The underlying question is whether we have a concept of the genuinely mental that leaves the concept of consciousness behind. The general concept of the physical will not do because it is too general; ditto for the concept of the functional. Nor will the concepts of the informational or dispositional or computational help us, since they are also too general and reductive. How can we form a concept of the mental that is non-reductive and properly specific that contains no hint of the conscious mind? The whole point of the notion of an unconscious mind is that the mind is not confined to its conscious compartment and is not dependent on it; it is a realm of mentality in its own right. How, then, can it require the concept of consciousness in order to be made sense of—except by beings (such as ourselves) that have no other conceptual resources to go on? When God looks into our minds, he sees the unconscious part for what it is, not as a kind of wan reflection of the conscious part; but that is not a perspective we can aspire to. We are epistemically cut off from the nature of the unconscious, even though we possess an unconscious and can refer to it in our theories. The unconscious is thus at its heart a necessary mystery. To be unconscious is to be naturally unknown (i.e., not a subject of acquaintance). The unconscious is, in fact, rather like the bat’s conscious experience as far as we are concerned. The bat’s experience differs from our experience in such a way as to be conceptually alien to us; but much the same is true of our own unconscious in that we can’t form an adequate conception of that either—such a conception is unavailable to us. It is as if we have an alien mind living in our head, one that eludes our modes of understanding (apprehension).
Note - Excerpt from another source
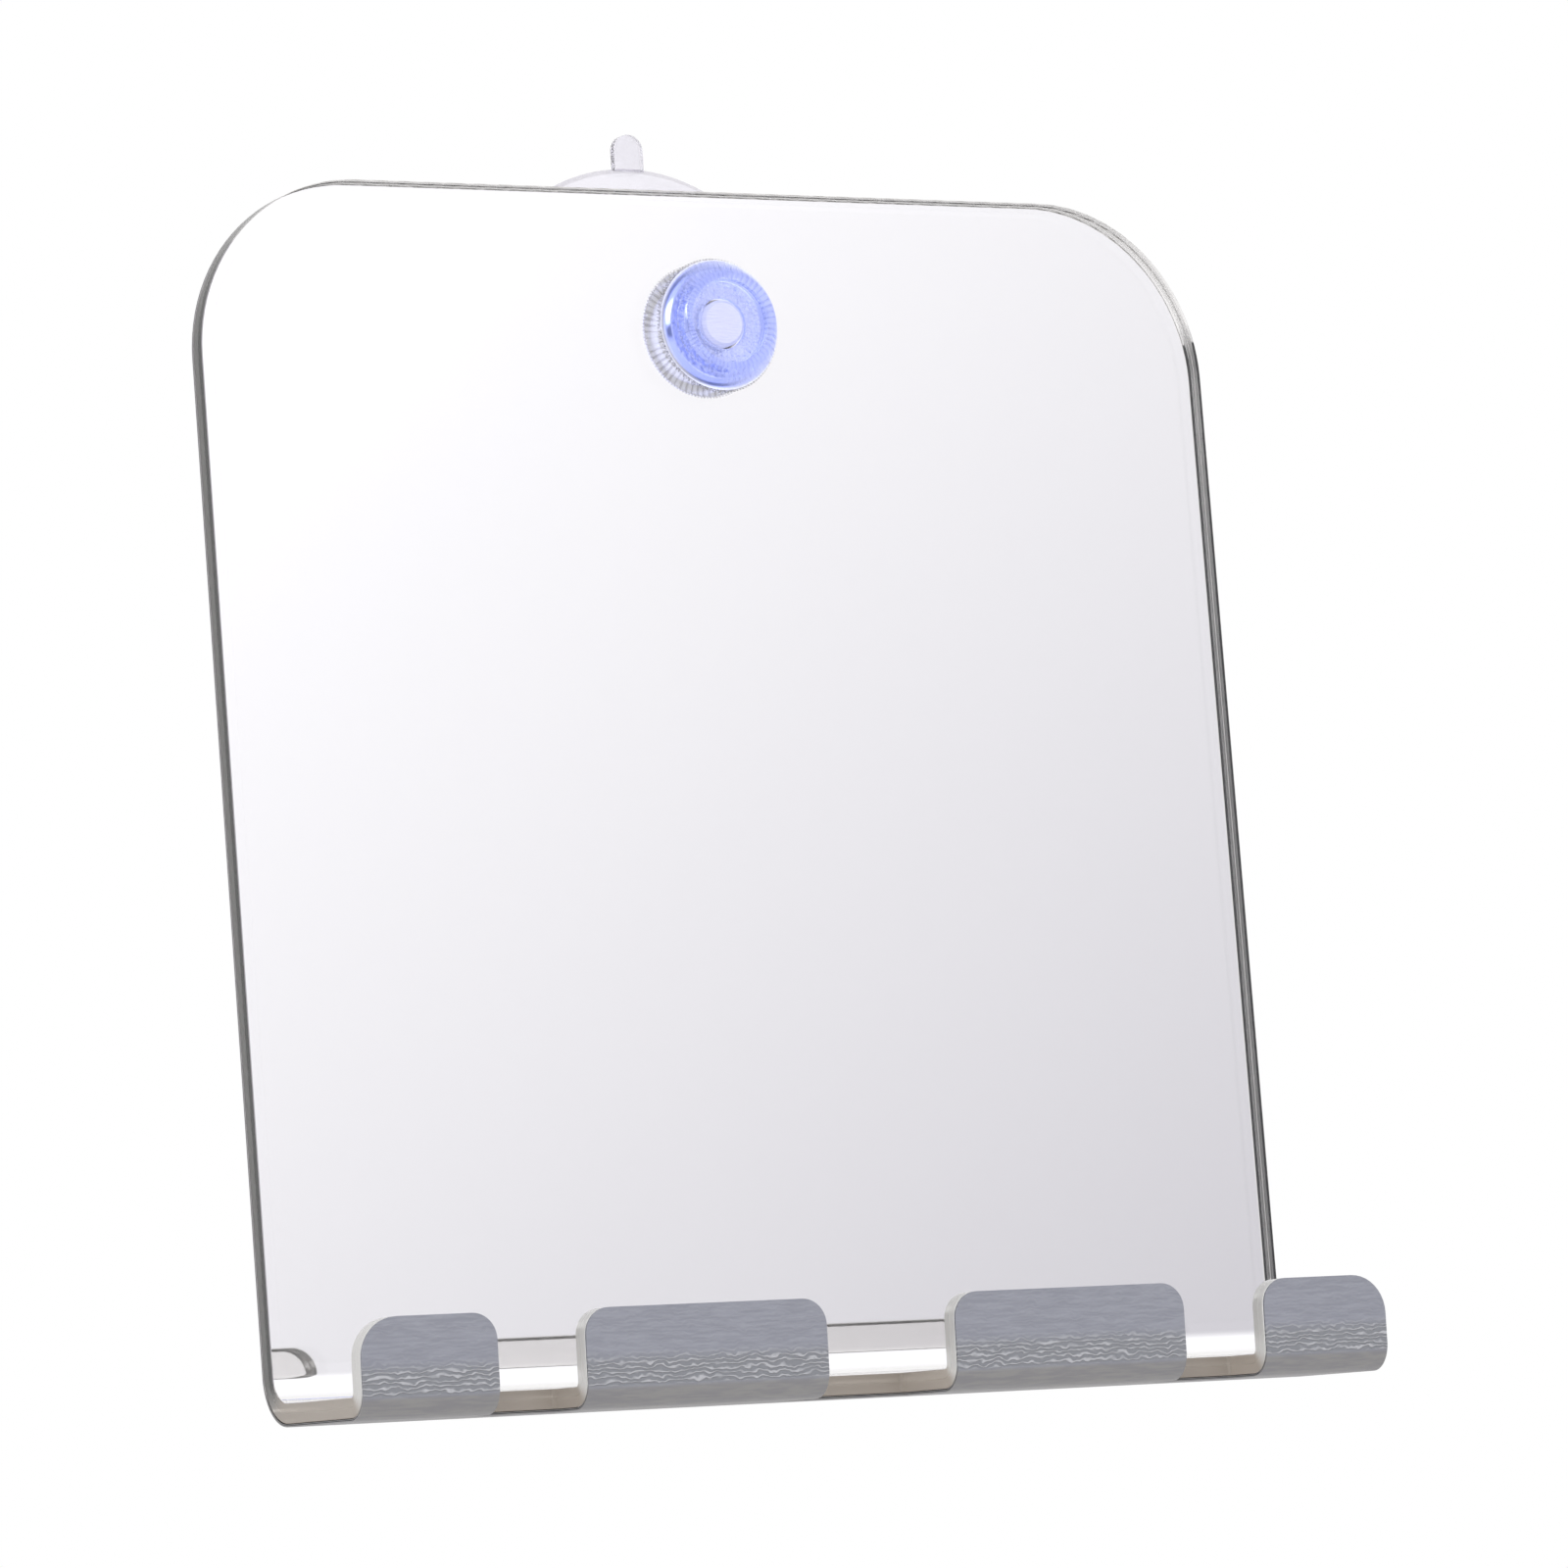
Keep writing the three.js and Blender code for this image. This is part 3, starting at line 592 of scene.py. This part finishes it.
class Bend:
    """The J that the flat blank is bent to, as distances run along the back of the acrylic."""

    def __init__(self, s):
        self.depth = s.back_depth
        self.top = s.stud_to_top
        self.drop = s.tray_drop
        self.rear, self.front = s.rear_bend, s.front_bend
        self.rear_start = s.upright
        self.rear_turn = math.pi / 2 - s.tray_drop
        self.ledge_start = self.rear_start + self.rear * self.rear_turn
        self.front_start = self.ledge_start + s.ledge
        self.lip_start = self.front_start + self.front * math.pi / 2
        self.end = self.lip_start + s.lip
        self.rear_centre = Vector((self.rear, self.top - self.rear_start))
        along = Vector((math.cos(self.drop), -math.sin(self.drop)))
        off = Vector((math.sin(self.drop), math.cos(self.drop)))
        self.along = along
        self.front_centre = self.rear_centre - self.rear * off + s.ledge * along + self.front * off

    def rows(self):
        """Where the blank needs rows of edges, so that its bends come out round."""
        rows = [self.rear_start - HOLD, self.ledge_start + HOLD]
        rows += [self.front_start - HOLD, self.lip_start + HOLD]
        for step in range(BEND_STEPS + 1):
            share = step / BEND_STEPS
            rows.append(self.rear_start + share * (self.ledge_start - self.rear_start))
            rows.append(self.front_start + share * (self.lip_start - self.front_start))
        return rows

    def place(self, run, out):
        """Depth and height of a point run along the blank and out behind its back face."""
        if run <= self.rear_start:
            return Vector((-out, self.top - run))
        if run <= self.ledge_start:
            turn = math.pi + (run - self.rear_start) / self.rear
            return self.rear_centre + (self.rear + out) * Vector((math.cos(turn), math.sin(turn)))
        off = Vector((-math.sin(self.drop), -math.cos(self.drop)))
        if run <= self.front_start:
            start = self.rear_centre + (self.rear + out) * off
            return start + (run - self.ledge_start) * self.along
        turn = 1.5 * math.pi - self.drop
        turn += min(run - self.front_start, self.lip_start - self.front_start) / self.front
        spoke = Vector((math.cos(turn), math.sin(turn)))
        place = self.front_centre + (self.front + out) * spoke
        if run > self.lip_start:
            place += (run - self.lip_start) * Vector((-spoke.y, spoke.x))
        return place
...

It’s like having a bat mind existing side by side with our ordinary conscious mind, in regular contact with it but different in nature. The conscious mind is just one form that mind can take, though it dominates our thinking about the mind, and its unconscious partner is really very different from it, intrinsically, ontologically. Yet both fall equally under the concept Mind. Things are always stranger than we tend to suppose from our limited standpoint.[2]

[1] It might be thought that quantum physics provides an analogy to the case of the conscious and the unconscious, in that we also have to make a conceptual leap from the observable classical physical world to the non-classical quantum world. It is as if the quantum world is the macroscopic world’s unconscious—a world for which we require different concepts and different rules of operation. However, I don’t think the leap from classical to non-classical physics is as wide and abrupt as the leap from the conscious mind to the unconscious mind, since we are still dealing with a spatiotemporal world of extended objects subject to the same forces in the former case, while in the latter we are asked to jump from the conceivable conscious to the inconceivable unconscious. Also, it’s never wise to place much reliance on analogies to quantum physics!
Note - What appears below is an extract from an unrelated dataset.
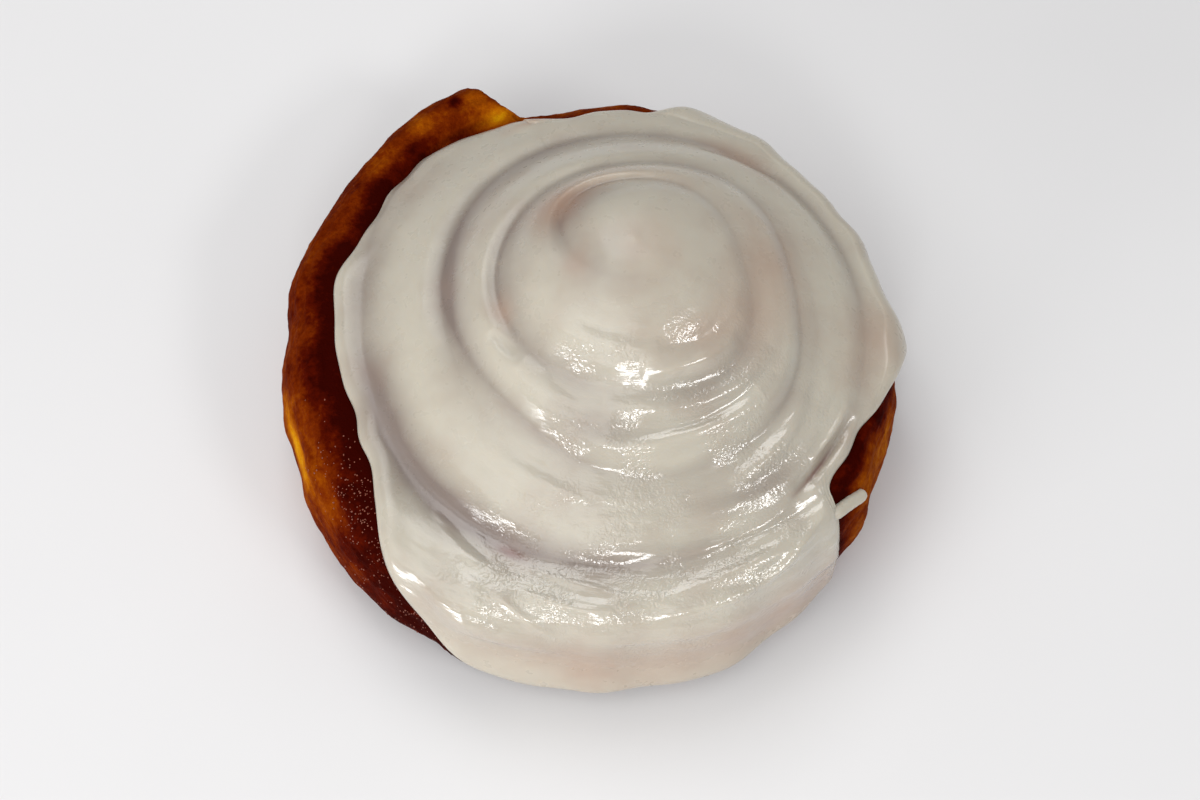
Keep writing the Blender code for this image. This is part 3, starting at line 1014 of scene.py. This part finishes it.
@dataclass(frozen=True)
class DoughCoil:
    """The baked coil, with its crust's relief and browning."""

    form: CoilForm
    edge: IcingEdge
    press: SwirlPress
    columns: Columns = Columns(step=1.0)
    top_rings: int = 56
    side_rings: int = 64
    foot_rings: int = 12
    base_rings: int = 8
    relief: SkinRelief = SkinRelief(broad_depth=1.5, broad_size=6.5, fine_depth=0.5, fine_size=1.6, seed=3)
    # The relief's marks are this many times longer than wide
    stretch: float = 1.8
    # It fades in below the icing's edge between these distances, and over this climb at the foot
    bare_from: tuple[float, float] = (0.2, 2.5)
    bare_foot: float = 2.0
    # How dark the crust is baked every 30 degrees round from the strip's end: beside the icing,
    # across the strip's middle, and on its side
    bake_step: float = 30.0
    bakes: tuple = (
        (0.55, 0.90, 1.00, 1.00, 1.00, 0.95, 0.80, 0.90, 0.75, 0.60, 0.55, 0.62, 0.62),
        (0.48, 0.60, 0.76, 0.80, 1.00, 0.95, 0.60, 0.50, 0.55, 0.55, 0.55, 0.50, 0.50),
        (0.60, 0.62, 0.62, 0.54, 0.92, 0.90, 0.60, 0.45, 0.50, 0.55, 0.60, 0.60, 0.60),
    )
    # Distances below the icing where the three bakes hold
    bake_depths: tuple[float, float, float] = (1.5, 5.5, 11.0)
    # Darker and paler places: azimuth, reach, half lengths and strength
    bake_spots: tuple = (
        (200.0, 74.0, 10.0, 2.6, -0.6),
        (119.5, 53.0, 3.0, 2.2, -0.5),
        (124.5, 60.4, 1.3, 1.2, 0.5),
        (130.0, 62.0, 14.0, 5.0, -0.06),
        (315.0, 52.0, 4.0, 3.5, 0.4),
        (324.0, 52.5, 5.0, 3.0, 0.1),
        (330.0, 57.3, 8.0, 4.0, -0.12),
    )
    # Bare crust that sugar grains stick to: azimuth, reach, half lengths and strength
    grain_spots: tuple = ((222.0, 61.7, 13.0, 6.0, 0.8), (234.0, 74.7, 12.0, 9.0, 0.3))
    # They thicken over this distance below the icing
    grains_over: float = 1.0

    def rings(self) -> Numbers:
        """Places of the rings along a half section, without its two ends."""
        side_end = self.form.top_share + self.form.side_share
        marks_at = (0.0, self.form.top_share, side_end, side_end + self.form.foot_share, 1.0)
        counts = (self.top_rings, self.side_rings, self.foot_rings, self.base_rings)
        parts = [
            np.linspace(start, end, count, endpoint=False)
            for start, end, count in zip(marks_at, marks_at[1:], counts)
        ]
        return np.concatenate(parts)[1:]

    def build(self, material: Finish) -> Piece:
        """Make the coil.

        Args:
            material: the crust.

        Returns:
            The piece.
        """
        azimuths, rings = self.columns.azimuths(), self.rings()
        place, azimuth = np.meshgrid(rings, azimuths, indexing="ij")
        place = np.concatenate([[0.0], place.ravel(), [1.0]])
        azimuth = np.concatenate([[0.0], azimuth.ravel(), [0.0]])
        section = self.form.section(azimuth, place)
        below = np.maximum(-self.edge.above(section), 0.0)
        grains = section.spots(self.grain_spots)
        values = {
            **self.press.values(section, self.stretch),
            "settled": np.zeros_like(azimuth),
            "relief": smooth_step(*self.bare_from, below) * smooth_step(0.0, self.bare_foot, section.climb),
            "bake": self.browning(section, below),
            "grains": grains * smooth_step(0.0, self.grains_over, below),
        }
        points = points_at(azimuth, section.radius, section.height)
        coil = new_piece("dough_coil", points, ring_faces(len(rings), len(azimuths)), values)
        self.press.press(coil, material)
        self.relief.raise_on(coil, material)
        return coil

    def browning(self, section: Section, below: Numbers) -> Numbers:
        """How dark each point is baked, from 0 to 1.

        Args:
            section: the points.
            below: their distance below the icing's edge.

        Returns:
            The browning.
        """
        place = self.form.unrolled(section.azimuth) / self.bake_step
        by_icing, middle, side = [spline(bake, place) for bake in self.bakes]
        first, second, third = self.bake_depths
        dark = by_icing + (middle - by_icing) * smooth_step(first, second, below)
        dark = dark + (side - middle) * smooth_step(second, third, below)
        return np.clip(dark + section.spots(self.bake_spots), 0.0, 1.0)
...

[2] I think the case of the unconscious is one of those cases in which we are compelled on theoretical grounds to postulate things that lack clear roots in our given conceptual system (rather like Hume on causation or Newton on gravity). The resulting theory is not strictly intelligible (to humans) but it may be the best we can do and serves many of our purposes. So, I am in no way deriding the unconscious or our theories of it, just noting a conceptual lacuna or shortfall. The unconscious is inherently theoretical.